Task goal:
From the listing below, select every line where the word "that" appears.

Stored data:
+--

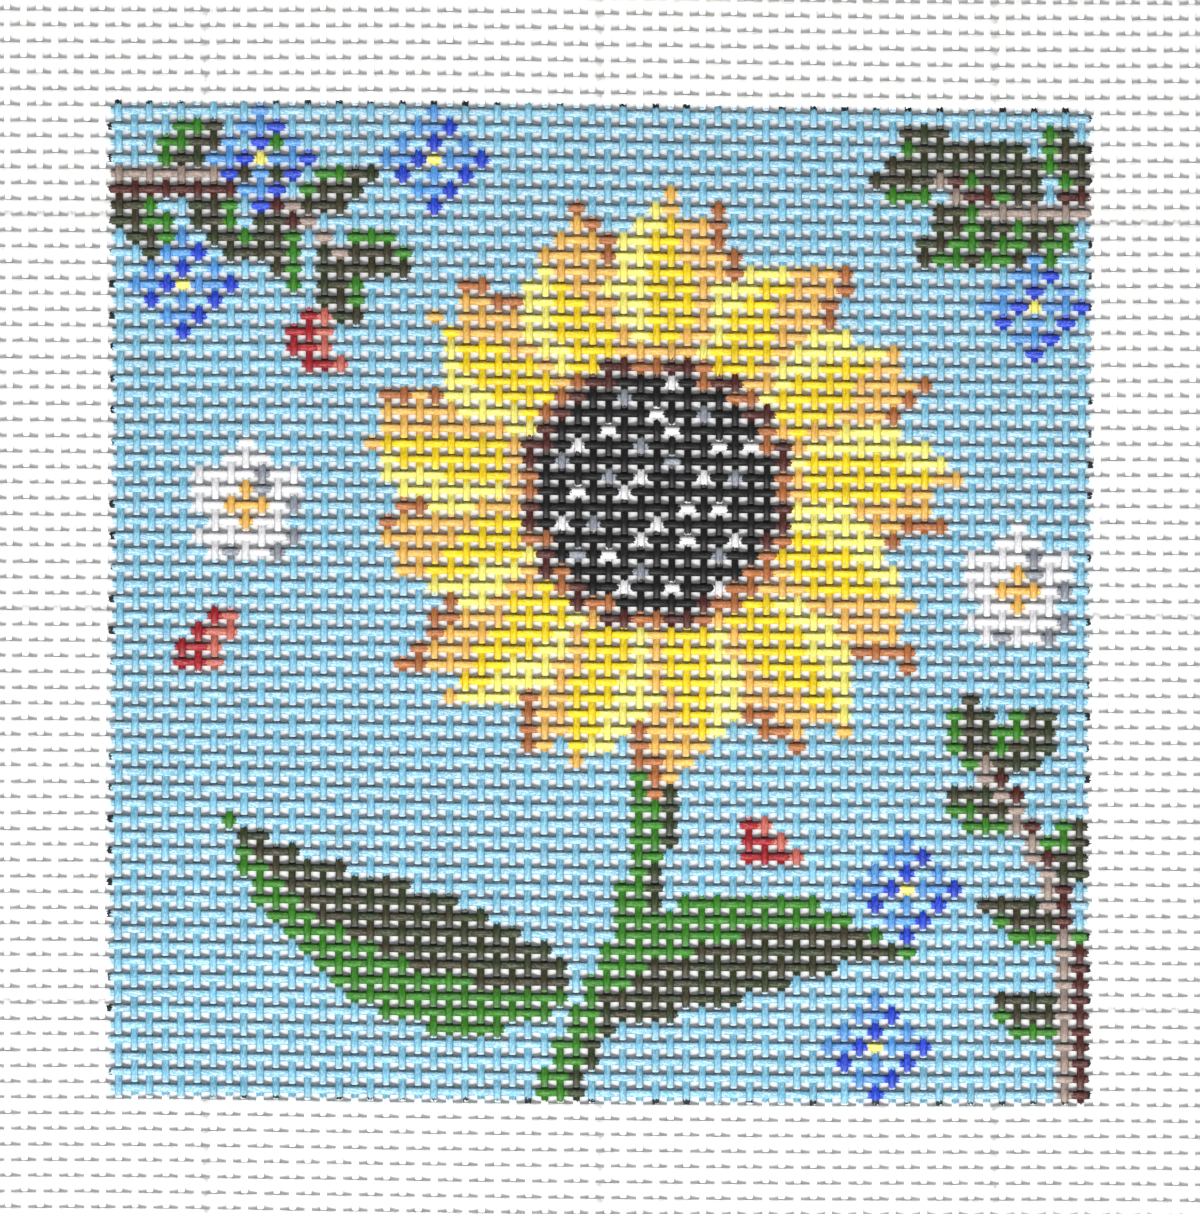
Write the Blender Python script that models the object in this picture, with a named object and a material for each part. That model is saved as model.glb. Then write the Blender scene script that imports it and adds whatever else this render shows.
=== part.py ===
"""A cut length of needlepoint canvas, lying flat.

The canvas is a plain weave of single threads, 13 to the inch. It was cut along its threads, so its outline follows
them: the warp runs along Y, the weft along X, and the weft leans a little because the weave has been pulled out of
square. Both run in shallow bows. The middle of the panel is painted.

Units are metres, +Z up. The back lies on the plane z = 0, and the origin is the middle of the panel there.
"""

import math

import bpy

THREADS_PER_INCH = 13
INCH = 0.0254
PITCH = INCH / THREADS_PER_INCH

PAINTED_WARP_THREADS = 62
PAINTED_WEFT_THREADS = 63
MARGIN_THREADS = 19  # bare canvas on each side of the painting

THREAD_THICKNESS = 0.0006
CANVAS_THICKNESS = 2 * THREAD_THICKNESS  # one thread over another, where they cross

WEFT_LEAN = -0.0081  # rise of a weft thread for each metre along X
BOW_HEIGHT = 0.00022  # how far an edge thread strays from its straight line
BOWS_PER_SIDE = 1.5
POINTS_PER_SIDE = 36

CANVAS_COLOUR = (0.86, 0.86, 0.84, 1.0)
CANVAS_ROUGHNESS = 0.8


def clear_scene():
    for old_object in list(bpy.data.objects):
        bpy.data.objects.remove(old_object, do_unlink=True)


def canvas_material():
    material = bpy.data.materials.new("canvas")
    material.use_nodes = True
    shader = material.node_tree.nodes["Principled BSDF"]
    shader.inputs["Base Color"].default_value = CANVAS_COLOUR
    shader.inputs["Roughness"].default_value = CANVAS_ROUGHNESS
    shader.inputs["Metallic"].default_value = 0.0
    return material


def bow(share_of_side, start):
    """How far an edge thread strays sideways, at a share of its length from 0 to 1."""
    return BOW_HEIGHT * math.sin(2 * math.pi * (BOWS_PER_SIDE * share_of_side + start))


def on_canvas(across, up):
    """The place of a point of the weave, from its thread counts to the right of and above the middle."""
    x = across * PITCH
    return x, up * PITCH + WEFT_LEAN * x


def outline():
    """The cut edge, anticlockwise from the lower left corner. Each side ends where the next begins."""
    half_across = PAINTED_WARP_THREADS / 2 + MARGIN_THREADS
    half_up = PAINTED_WEFT_THREADS / 2 + MARGIN_THREADS
    corners = [
        (-half_across, -half_up),
        (half_across, -half_up),
        (half_across, half_up),
        (-half_across, half_up),
    ]
    points = []
    for side, corner in enumerate(corners):
        following = corners[(side + 1) % len(corners)]
        along_weft = side % 2 == 0
        for step in range(POINTS_PER_SIDE):
            share = step / POINTS_PER_SIDE
            x, y = on_canvas(
                corner[0] + (following[0] - corner[0]) * share,
                corner[1] + (following[1] - corner[1]) * share,
            )
            fade = math.sin(math.pi * share)  # the corners stay in place
            stray = fade * bow(share, side / 5)
            points.append((x, y + stray) if along_weft else (x + stray, y))
    return points


def make_canvas(collection):
    """The flat sheet: the outline as a filled curve, extruded by half the thickness each way."""
    curve = bpy.data.curves.new("canvas", "CURVE")
    curve.dimensions = "2D"
    curve.fill_mode = "BOTH"
    curve.extrude = CANVAS_THICKNESS / 2
    points = outline()
    spline = curve.splines.new("POLY")
    spline.points.add(len(points) - 1)
    for point, (x, y) in zip(spline.points, points):
        point.co = (x, y, 0.0, 1.0)
    spline.use_cyclic_u = True
    curve.materials.append(canvas_material())
    canvas = bpy.data.objects.new("canvas", curve)
    canvas.location = (0.0, 0.0, CANVAS_THICKNESS / 2)
    collection.objects.link(canvas)
    return canvas


def main():
    clear_scene()
    collection = bpy.data.collections.new("needlepoint_canvas_panel")
    bpy.context.scene.collection.children.link(collection)
    make_canvas(collection)


main()
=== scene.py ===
"""The looks of a painted needlepoint canvas: each thread, woven over and under, and the paint on it.

Units are metres, +Z up. The canvas lies on its back at z = 0, with its middle at the origin. +X runs along
the weft, and +Y along the warp, which is up in the picture.
"""

import math

import bpy
import numpy as np
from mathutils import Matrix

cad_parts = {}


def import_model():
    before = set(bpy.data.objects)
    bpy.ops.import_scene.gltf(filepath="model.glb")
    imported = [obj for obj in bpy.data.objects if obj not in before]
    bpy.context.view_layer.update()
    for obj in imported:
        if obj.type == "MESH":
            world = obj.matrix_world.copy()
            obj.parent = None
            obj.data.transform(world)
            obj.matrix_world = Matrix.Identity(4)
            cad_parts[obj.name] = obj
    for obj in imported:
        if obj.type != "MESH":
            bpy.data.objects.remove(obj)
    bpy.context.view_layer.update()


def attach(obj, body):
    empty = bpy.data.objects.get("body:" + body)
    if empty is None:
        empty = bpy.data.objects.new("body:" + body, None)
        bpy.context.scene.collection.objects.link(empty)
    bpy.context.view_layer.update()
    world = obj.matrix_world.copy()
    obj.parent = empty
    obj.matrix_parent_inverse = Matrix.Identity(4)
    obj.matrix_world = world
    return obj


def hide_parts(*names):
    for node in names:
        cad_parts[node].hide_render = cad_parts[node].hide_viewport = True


# The weave, with the sizes of the solid that it stands for
THREADS_PER_INCH = 13
PITCH = 0.0254 / THREADS_PER_INCH
PAINTED_WARPS = 62
PAINTED_WEFTS = 63
MARGIN = 19  # bare threads on each side of the painting
WARPS = PAINTED_WARPS + 2 * MARGIN
WEFTS = PAINTED_WEFTS + 2 * MARGIN
WEFT_LEAN = -0.0081  # rise of a weft for each metre along X
BOW_HEIGHT = 0.00022  # how far an edge thread strays from its straight line
BOWS_PER_SIDE = 1.5

THREAD_THICKNESS = 0.00050  # pressed flat, so less than half the solid's thickness
WARP_WIDTHS = np.array([0.00084, 0.00092])  # bare, and swollen with paint
WEFT_WIDTHS = np.array([0.00100, 0.00103])
WARP_CRIMP = 0.00027  # how far a thread rises over the canvas's middle plane
WEFT_CRIMP = 0.00027
CANVAS_THICKNESS = THREAD_THICKNESS + 2 * WEFT_CRIMP

WANDER = 0.00009  # slow drift of the threads from straight lines
THREAD_JITTER = 0.000035
CROSSING_JITTER = 0.000018
SLUB = 0.05  # share by which a thread's width varies
FRAY = 0.25  # most that a cut end sticks out further than the next, in pitches

# A thread's section, pressed flat. For each corner: its turn from the top, then 1 at the left edge or -1 at
# the right edge of a flat face, the same at a side's middle, and its share of the half thickness upwards
SECTION = np.array(
    [
        (-0.40, -1, 0, -1.0),
        (-0.25, 0, -1, 0.0),
        (-0.10, -1, 0, 1.0),
        (0.10, 1, 0, 1.0),
        (0.25, 0, 1, 0.0),
        (0.40, 1, 0, -1.0),
    ]
)
SIDES = len(SECTION)
TURNS = np.append(SECTION[:, 0], SECTION[0, 0] + 1)
WARP_FLAT = 0.62  # share of a thread's width that is flat
WEFT_FLAT = 0.42

# A thread's rise and fall. For each ring: its place from a crossing in pitches, and its share of the crimp.
# The warps run nearly straight from crossing to crossing, and the wefts go round over them.
WARP_RINGS = np.array([(-0.5, 0.0), (-0.17, 0.60), (0.08, 1.0), (0.30, 0.48)])
WEFT_RINGS = np.array([(-0.5, 0.0), (-0.25, 0.80), (0.0, 1.0), (0.25, 0.80)])
PATCHES = 4  # the canvas is made as this many by this many woven patches

# The map for baked colours has a strip for each thread
STRIP_GAP = 0.08  # clear share of a strip's height at each side
STRIP_END = 0.006  # clear share of the map's width at each end of a strip
CUT_END_PLACE = 0.006
CUT_END_SIZE = 0.0035

# The photograph's frame, which is 1200 pixels wide
FRAME_WIDTH = 76.05 * PITCH
VIEW_CENTRE_Y = -0.00055
LENS = 300.0
SENSOR = 36.0

# A long soft lamp below the picture's lower edge, and the light of a pale room
LAMP_ELEVATION = math.radians(49)
LAMP_TURN = math.radians(6)
LAMP_DISTANCE = 0.9
LAMP_LENGTH = 1.1
LAMP_WIDTH = 0.24
LAMP_WATTS = 14.0
LAMP_COLOUR = (1.0, 0.995, 0.98)
ROOM_COLOUR = (0.98, 0.985, 1.0, 1)
ROOM_STRENGTH = 0.52

FLOOR_HALF_SIDE = 3.0
FLOOR_UNDER_PAINT = (0.75, 0.75, 0.755, 1)
FLOOR_UNDER_MARGIN = (0.92, 0.92, 0.925, 1)
FLOOR_OUTSIDE = (0.40, 0.40, 0.405, 1)
FLOOR_BLUR = 0.0015  # half the width over which a tone of the floor passes into the next

SEED = 11


def linear(red, green, blue):
    """A display colour, each part from 0 to 255, as linear light."""
    shares = [part / 255 for part in (red, green, blue)]
    return tuple(s / 12.92 if s <= 0.04045 else ((s + 0.055) / 1.055) ** 2.4 for s in shares)


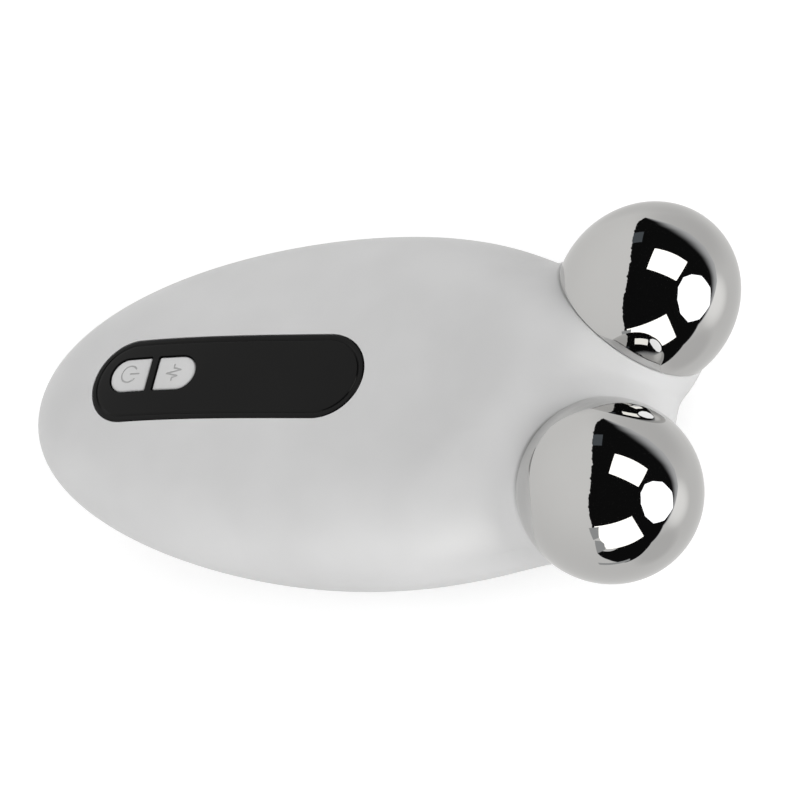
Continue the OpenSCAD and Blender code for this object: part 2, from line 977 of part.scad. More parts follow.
// Ring terminals, each with a tab towards the middle that its lead is soldered to
module electrode_terminals() {
    color("goldenrod")
        for (side = [-1, 1])
            on_neck(side)
                difference() {
                    translate([0, 0, -terminal_back])
                        linear_extrude(terminal_t) {
                            circle(d = terminal_d);
                            translate([0, -side * terminal_tab / 2])
                                square([terminal_tab_w, terminal_tab], center = true);
                        }
                    translate([0, 0, -terminal_back - 1])
                        cylinder(d = electrode_screw_d + 2 * screw_clearance, h = terminal_t + 2);
                }
}

module electrode_screws() {
    color("silver")
        at_necks()
            translate([0, 0, -terminal_back - electrode_head_h])
                screw(electrode_screw_d, electrode_screw_l, electrode_head_h);
}

// Lead from a terminal's tab back to a pad on the board's front end
module electrode_lead(side) {
    start = mouth_centre - (terminal_back - mouth_depth + fit) * axis
        - (terminal_tab - lead_d) * outward;
    end_point = lead_pad + [0, 0, fit];
    route = [start, start - 7 * axis, end_point + [0, 0, 5], end_point];
    color("firebrick")
        lead([for (p = route) [p[0], side * p[1], p[2]]], lead_d, 14);
}

module left_electrode_lead() {
    electrode_lead(1);
}

module right_electrode_lead() {
    electrode_lead(-1);
}

module rest_pad() {
    color("gray")
        prism(0, pad_t)
            pill(pad_length, pad_width);
}

upper_shell();
lower_shell();
control_panel();
panel_adhesive();
power_button();
mode_button();
power_switch();
mode_switch();
power_switch_plunger();
mode_switch_plunger();
light_guide();
indicator_leds();
circuit_board();
board_screws();
microcontroller();
step_up_coil();
buzzer();
output_capacitors();
usb_socket();
usb_tongue();
battery_cell();
battery_pad();
battery_header();
battery_plug();
battery_leads();
left_electrode();
right_electrode();
electrode_seals();
electrode_carriers();
electrode_terminals();
electrode_screws();
left_electrode_lead();
right_electrode_lead();
case_screws();
rest_pad();
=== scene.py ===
"""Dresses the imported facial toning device: smooth moulded shells, mirror-bright electrodes, a
glossy control panel with two engraved keys, finishes for the inner parts, and a studio stage."""
import math

import bpy
import numpy as np
from bpy.props import FloatProperty, FloatVectorProperty, PointerProperty
from mathutils import Matrix, Vector


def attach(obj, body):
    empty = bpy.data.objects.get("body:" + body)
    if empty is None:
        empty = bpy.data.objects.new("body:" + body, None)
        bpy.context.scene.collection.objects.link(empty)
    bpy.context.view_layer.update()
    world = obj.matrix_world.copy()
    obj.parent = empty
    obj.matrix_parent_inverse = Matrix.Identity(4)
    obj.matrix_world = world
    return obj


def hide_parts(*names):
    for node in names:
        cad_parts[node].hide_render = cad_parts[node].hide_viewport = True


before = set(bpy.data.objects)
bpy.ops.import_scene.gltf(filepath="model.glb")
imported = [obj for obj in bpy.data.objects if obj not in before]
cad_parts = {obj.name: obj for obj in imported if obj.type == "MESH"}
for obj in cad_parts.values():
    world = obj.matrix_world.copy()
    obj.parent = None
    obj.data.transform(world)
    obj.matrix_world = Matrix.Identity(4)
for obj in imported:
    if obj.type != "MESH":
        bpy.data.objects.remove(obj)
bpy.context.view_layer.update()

bl_info = {
    "name": "Facial toning device",
    "version": (1, 0, 0),
    "blender": (4, 5, 0),
    "location": "3D View > Sidebar > Toner",
    "description": "Builds the visible pieces, finishes and stage of a facial toning device",
    "category": "Object",
}

MM = 0.001

# Body skin, in millimetres, as shares in eight directions round the neck: 0 is the front
# between the electrodes, 90 the back, 180 the tail and 270 the belly. A row holds middle
# line back and up, crown width, shoulder back, out and up, neck length, and flare in degrees
BODY_LENGTH = 106.5
BODY_WIDTH = 61
BODY_DEPTH = 24
WALL = 2
PARTING_Z = 13.8
DIRECTIONS = np.arange(0, 360, 45)
GUIDES = np.array([
    [-0.03, 0.04, 0.02, -0.03, 0.03, 0.06, 0.12, -47],
    [0.12, 0.44, 0.07, 0.12, 0.07, 0.44, 0.20, -49],
    [0.31, 0.29, 0.24, 0.26, 0.30, 0.33, 0.32, -43],
    [0.73, 0.29, 0.47, 0.18, 0.57, 0.12, 0.39, -22],
    [1.00, -0.17, 0.56, 0.14, 0.69, -0.17, 0.54, -1],
    [0.55, -0.69, 0.45, 0.30, 0.58, -0.42, 0.66, 8],
    [0.11, -0.62, 0.20, 0.18, 0.24, -0.58, 0.48, -8],
    [-0.03, -0.48, 0.07, -0.03, 0.06, -0.46, 0.20, -32],
])

# Degrees by which the curves round the neck crowd towards the tail, how far drawn-in forms run
# on past the mouths, how finely the outer and the inner skin are cut round and along, and how
# many times finer the outer skin's curves are cut before they are evened
CROWDING = 20
MOUTH_OVERRUN = 2
SKIN_STEPS = (280, 72)
HOLLOW_STEPS = (96, 28)
FINER = 4

# Smoothing of the valley between the necks: rounds, turn at which it ends, turn over which it
# fades, share of a curve over which it fades at the mouth, and rounds for each one across
RELAX_ROUNDS = 400
RELAX_END = 80
RELAX_FADE = 40
RELAX_RIM = 1 / 12
RELAX_ACROSS = 8

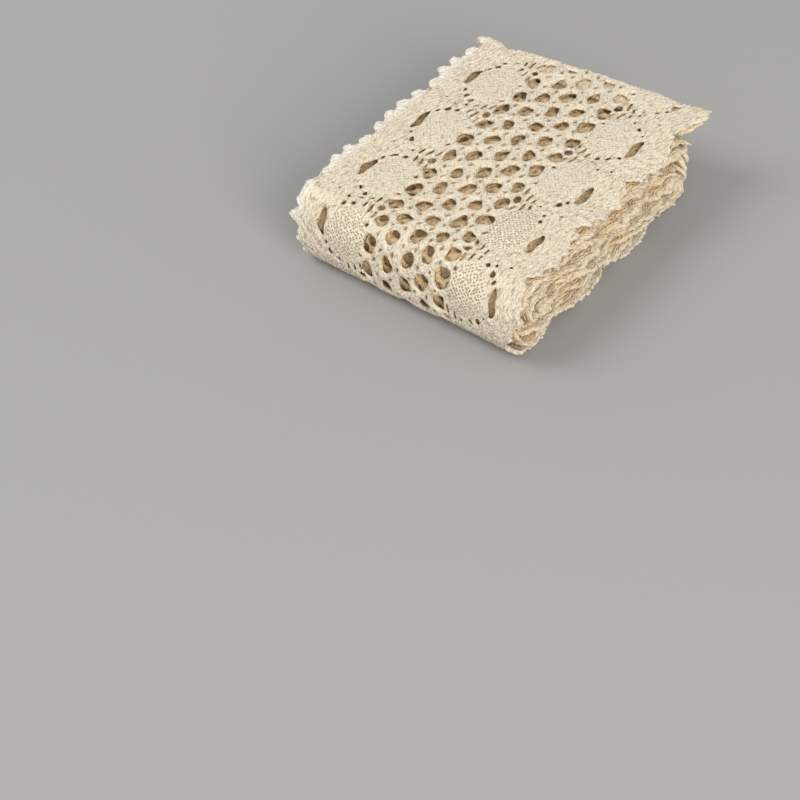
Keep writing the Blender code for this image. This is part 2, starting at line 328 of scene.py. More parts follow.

+--

Solution for this problem:
Write the Blender Python script that models the object in this picture, with a named object and a material for each part. That model is saved as model.glb. Then write the Blender scene script that imports it and adds whatever else this render shows.
# The weave, with the sizes of the solid that it stands for
FRAY = 0.25  # most that a cut end sticks out further than the next, in pitches
WARP_FLAT = 0.62  # share of a thread's width that is flat
// Ring terminals, each with a tab towards the middle that its lead is soldered to